[What you should do] Restate every line of the material, word for word.

== == ==

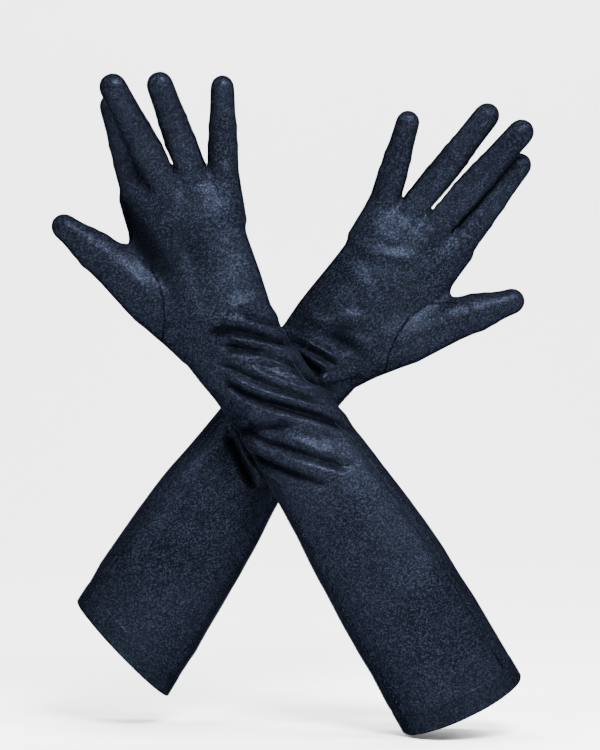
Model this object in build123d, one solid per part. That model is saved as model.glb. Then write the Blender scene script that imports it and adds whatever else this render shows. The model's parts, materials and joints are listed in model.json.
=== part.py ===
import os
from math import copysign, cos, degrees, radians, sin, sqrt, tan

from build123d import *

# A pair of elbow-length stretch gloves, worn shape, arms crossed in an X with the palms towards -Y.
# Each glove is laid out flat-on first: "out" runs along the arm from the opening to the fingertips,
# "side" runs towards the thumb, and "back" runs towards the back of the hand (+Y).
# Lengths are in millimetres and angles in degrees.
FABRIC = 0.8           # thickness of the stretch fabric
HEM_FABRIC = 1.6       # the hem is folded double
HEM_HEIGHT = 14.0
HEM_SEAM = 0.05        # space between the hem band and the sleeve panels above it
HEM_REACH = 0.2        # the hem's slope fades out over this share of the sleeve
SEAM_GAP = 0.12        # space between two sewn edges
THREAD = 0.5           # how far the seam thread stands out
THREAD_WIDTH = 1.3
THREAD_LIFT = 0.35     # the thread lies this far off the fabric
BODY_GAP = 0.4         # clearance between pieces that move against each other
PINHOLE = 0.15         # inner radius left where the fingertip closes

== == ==

[Task response]
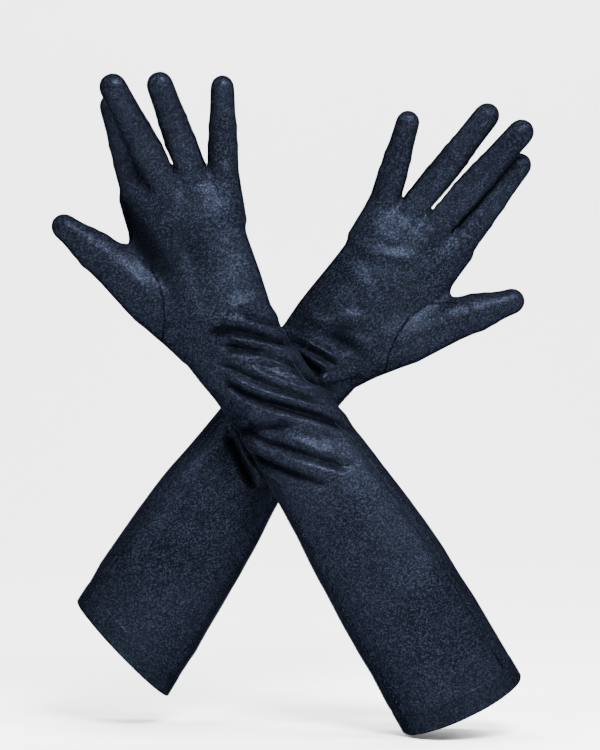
Model this object in build123d, one solid per part. That model is saved as model.glb. Then write the Blender scene script that imports it and adds whatever else this render shows. The model's parts, materials and joints are listed in model.json.
=== part.py ===
import os
from math import copysign, cos, degrees, radians, sin, sqrt, tan

from build123d import *

# A pair of elbow-length stretch gloves, worn shape, arms crossed in an X with the palms towards -Y.
# Each glove is laid out flat-on first: "out" runs along the arm from the opening to the fingertips,
# "side" runs towards the thumb, and "back" runs towards the back of the hand (+Y).
# Lengths are in millimetres and angles in degrees.
FABRIC = 0.8           # thickness of the stretch fabric
HEM_FABRIC = 1.6       # the hem is folded double
HEM_HEIGHT = 14.0
HEM_SEAM = 0.05        # space between the hem band and the sleeve panels above it
HEM_REACH = 0.2        # the hem's slope fades out over this share of the sleeve
SEAM_GAP = 0.12        # space between two sewn edges
THREAD = 0.5           # how far the seam thread stands out
THREAD_WIDTH = 1.3
THREAD_LIFT = 0.35     # the thread lies this far off the fabric
BODY_GAP = 0.4         # clearance between pieces that move against each other
PINHOLE = 0.15         # inner radius left where the fingertip closes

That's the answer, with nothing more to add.